I reinstalled the BLACS library with previous macro settings and it is still not working. But this time iam not getting the invalid commincator error but different ones. I ran the exe files on 4 nodes and here are the errors...
------------------------------------------------------------------------------------- [patri_at_e01 ~]$ mpirun -v -np 4 /home/BLACS/TESTING/EXE/xFbtest_MPI-LINUX-0
1647 /home/BLACS/TESTING/EXE/xFbtest_MPI-LINUX-0 running on n0 (o)
1225 /home/BLACS/TESTING/EXE/xFbtest_MPI-LINUX-0 running on n1
1219 /home/BLACS/TESTING/EXE/xFbtest_MPI-LINUX-0 running on n2
1219 /home/BLACS/TESTING/EXE/xFbtest_MPI-LINUX-0 running on n3
BLACS WARNING 'No need to set message ID range due to MPI communicator.'
from {-1,-1}, pnum=0, Contxt=-1, on line 18 of file 'blacs_set_.c'.
BLACS WARNING 'No need to set message ID range due to MPI communicator.'
from {-1,-1}, pnum=1, Contxt=-1, on line 18 of file 'blacs_set_.c'.
BLACS WARNING 'No need to set message ID range due to MPI communicator.'
from {-1,-1}, pnum=2, Contxt=-1, on line 18 of file 'blacs_set_.c'.
BLACS WARNING 'No need to set message ID range due to MPI communicator.'
from {-1,-1}, pnum=3, Contxt=-1, on line 18 of file 'blacs_set_.c'.
open: No such file or directory
apparent state: unit 11 named bt.dat
lately writing direct unformatted external IO
-----------------------------------------------------------------------------
One of the processes started by mpirun has exited with a nonzero exit
code. This typically indicates that the process finished in error.

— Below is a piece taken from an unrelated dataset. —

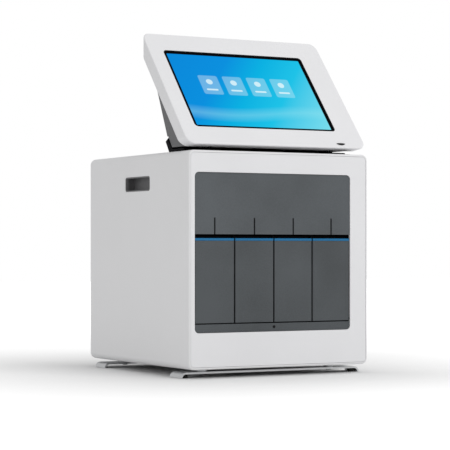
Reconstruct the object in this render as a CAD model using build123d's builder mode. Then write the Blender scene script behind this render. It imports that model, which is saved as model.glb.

If your process did not finish in error, be sure to include a "return
0" or "exit(0)" in your C code before exiting the application.
PID 1647 failed on node n0 (10.5.0.1) due to signal 6.
-----------------------------------------------------------------------------
MPI_Recv: process in local group is dead (rank 1, MPI_COMM_WORLD)
Rank (1, MPI_COMM_WORLD): Call stack within LAM:
Rank (1, MPI_COMM_WORLD): - MPI_Recv()
Rank (1, MPI_COMM_WORLD): - MPI_Allreduce()
Rank (1, MPI_COMM_WORLD): - MPI_Comm_dup()
Rank (1, MPI_COMM_WORLD): - main()
MPI_Recv: process in local group is dead (rank 2, MPI_COMM_WORLD)
Rank (2, MPI_COMM_WORLD): Call stack within LAM:
Rank (2, MPI_COMM_WORLD): - MPI_Recv()
Rank (2, MPI_COMM_WORLD): - MPI_Allreduce()
Rank (2, MPI_COMM_WORLD): - MPI_Comm_dup()
Rank (2, MPI_COMM_WORLD): - main()
MPI_Recv: process in local group is dead (rank 3, MPI_COMM_WORLD)
Rank (3, MPI_COMM_WORLD): Call stack within LAM:
Rank (3, MPI_COMM_WORLD): - MPI_Recv()
Rank (3, MPI_COMM_WORLD): - MPI_Allreduce()
Rank (3, MPI_COMM_WORLD): - MPI_Comm_dup()
Rank (3, MPI_COMM_WORLD): - main()
-------------------------------------------------------------------------------------
What i observe is process in all nodes excep rank 0 are dead.
I have attached the Bmake.inc file with this mail.
Thanking You
Regards
Srinivasa Patri
|